Guardian Council will weigh presidential candidates against 2009 unrest
TEHRAN – Iran’s Guardian Council has said only candidates with a clean sheet in the 2009 unrest will be qualified to stand in the May presidential election.
“The 2009 Finta (a strife that can stir sedition temptations) will be taken into account in vetting candidates,” said Abbasali Kadkhodaei, the council spokesman, told a press conference on Saturday.
In Iran’s political discourse, Fitna came to be used to refer to unrests and seditions that followed the 2009 presidential elections.
Losing candidates and cohorts of their supporters took to the streets in Tehran, provoked by claims that the elections had been rigged.
Banks were stormed, dozens of citizens killed, buses torched and religious figures insulted.
The spokesman rejected a question on if vetting will be influenced by past records of candidates’ relatives or acquaintances.

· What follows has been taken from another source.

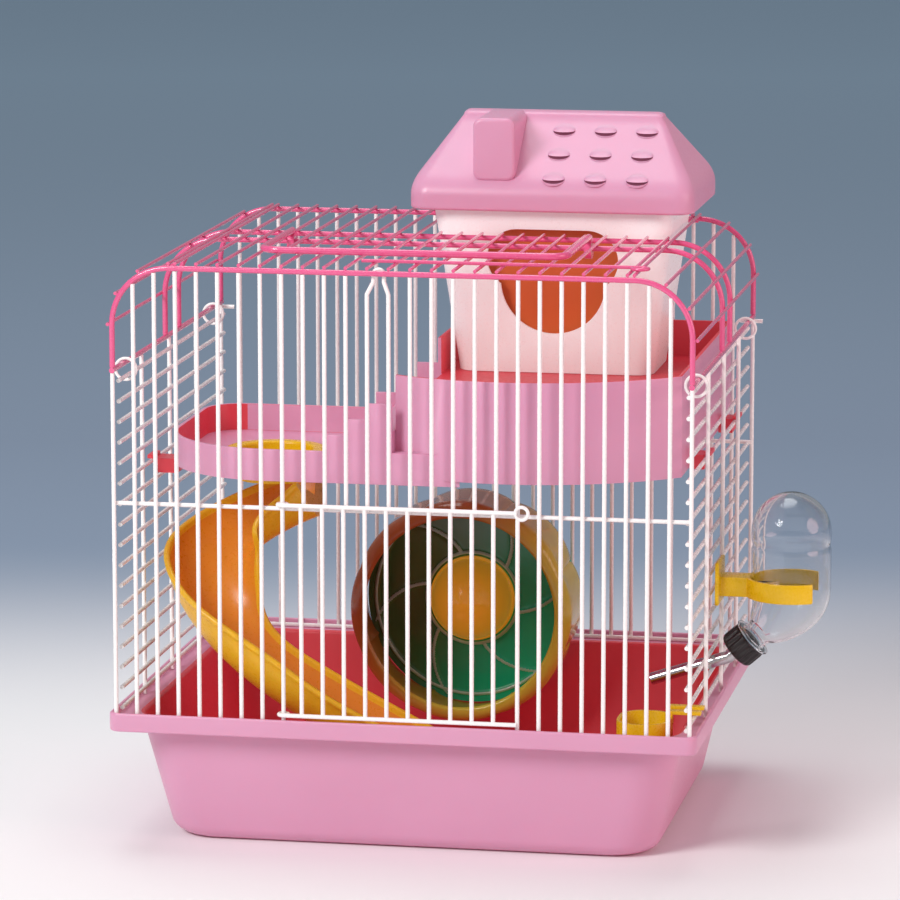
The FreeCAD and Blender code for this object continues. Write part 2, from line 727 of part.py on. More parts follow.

“By the law, records of individuals are the only yardstick in the vetting process,” he said.
The official, however, did not say if any objective parameters have been worked out for judging candidates, a subject that is open to interpretation.
Made up of six clerics appointed by the Supreme Leader and six lawyers introduced by the judiciary and elected by parliament, the Guardian Council is charged with vetting all electoral candidates, as enshrined in Iran’s Constitution.